Impact response of fire damaged polymer-based composite materials

The structural integrity and impact resistance of composite structures used in a wide range of applications can be dramatically debilitated because of catastrophic events. Fire exposure can significantly reduce the structural integrity and impact resistance of a composite structure in a short period of time (<100 s). The char formed during fire exposure is very porous/brittle, and provides minimal structural support to the fibers. This study involves the low velocity impact (LVI) response of vacuum assisted resin transfer molded (VARTM) E-glass/vinyl ester (VE) laminates and balsa wood core sandwich composites with E-glass/VE facesheets. The LVI response parameters namely peak force and contact stiffness were found to decrease by 20–30% for an E-glass/VE laminate, and by 65–75% for an E-glass/VE balsa core sandwich plate, both subjected to a 100 s period of fire exposure. Two types of boundary conditions (simply supported (SS) and a fully fixed (FF)) were adopted to support the LVI specimens in the test fixture. The differences in LVI response of the laminate resulting from the boundary conditions were more evident for short fire exposure times (0–100 s). For a longer period (>100 s) of fire exposure, the boundary conditions made little difference in terms of the overall peak force attained and the contact stiffness. The local density variations in balsa wood cells of the core were found to influence the fire progression in the core, and the corresponding impact response.

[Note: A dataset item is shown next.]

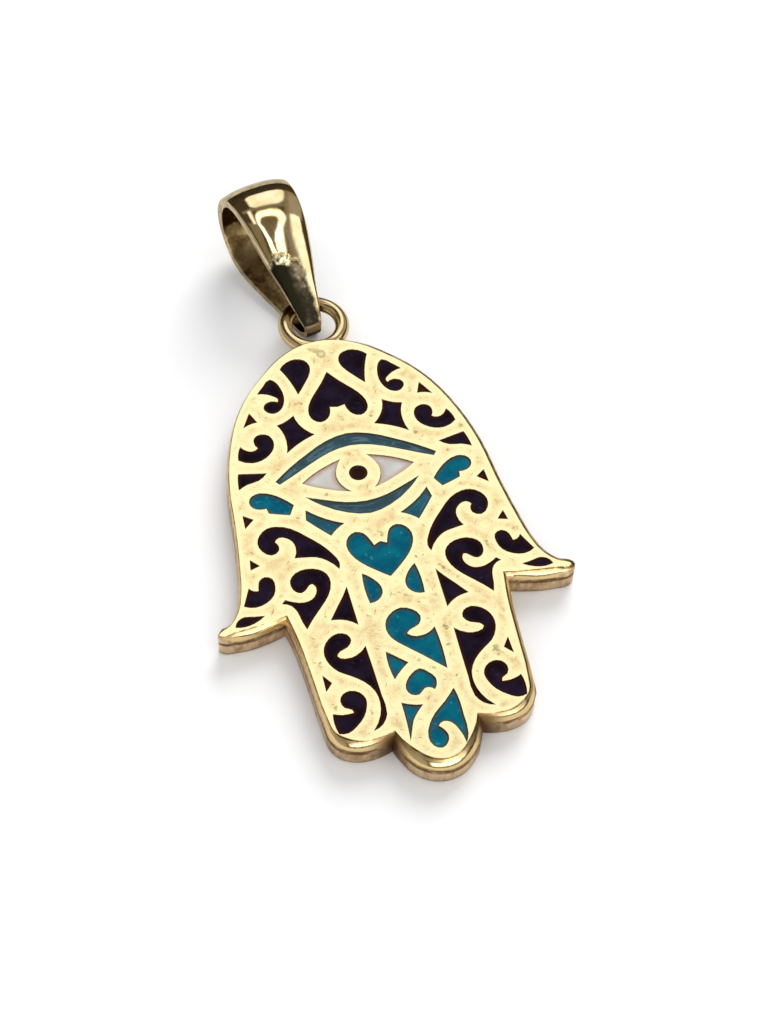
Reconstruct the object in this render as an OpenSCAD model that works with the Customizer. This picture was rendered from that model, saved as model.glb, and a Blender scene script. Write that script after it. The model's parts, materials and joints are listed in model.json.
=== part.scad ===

A lower density (150 kg m−3) balsa wood core was observed to insulate the facesheet more than one with a higher density (180 kg m−3) when exposed to fire. Insulation provided by the core resulted in accumulation of heat in the facesheet (and thereby greater thermal damage), ultimately causing greater loss of contact stiffness and peak contact force at early fire exposure times (0–100 s). A rule-of-mixtures model that estimates the post-fire mechanical properties has been combined with an impact response model that is based on classical plate theory to predict the post-fire loss of impact stiffness for an E-glass/VE laminate subjected to LVI.